A US jury has awarded Rockwell Automation $10.1m after deciding that the German automation manufacturer Wago Kontakttechnik and its US subsidiary had sold industrial control systems and PLCs (programmable logic controllers) that infringe a Rockwell Automation data storage patent.

The jury in the United States District Court for the Western District of Wisconsin issued its verdict on 15 October, 2012, deciding that certain Wago products infringed 10 claims of US Patent Number 6,801,813.

The verdict follows an earlier allegation by Wago that Rockwell Automation had infringed aspects of its own US Patent Number 5,716,241, issued in 1998, which relates to I/O devices for data buses configured as series terminals with built-in electronics (bus terminals). Earlier this year, a US district judge rejected a Rockwell objection about the wording of the Wago document. 

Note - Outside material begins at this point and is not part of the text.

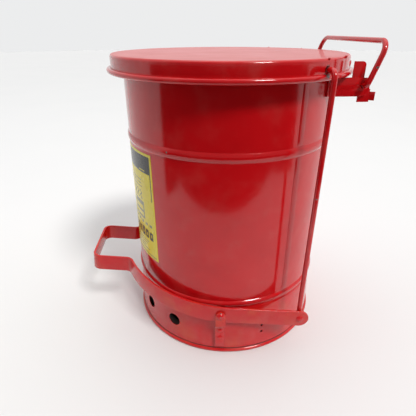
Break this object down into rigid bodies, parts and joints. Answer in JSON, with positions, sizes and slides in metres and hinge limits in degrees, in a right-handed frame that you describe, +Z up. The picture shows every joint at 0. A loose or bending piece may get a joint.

The 6,801,813 patent, granted to Rockwell in 2004, covers “a system and method for employing a file system and file system services on the industrial controller. The file system allows industrial control programs to implement many functions previously performed within the industrial control program and stored in the same memory as the industrial control program. An execution engine is provided that interprets instructions included in an industrial control program. The instructions utilize services in the file system for including user defined routine files loaded from local or remote locations, to load and unload recipe files from local and remote locations, to log and retrieve measured data and trend data to files at local or remote locations, to select different operating systems and to select a running program from a plurality of running programs utilizing the file system.”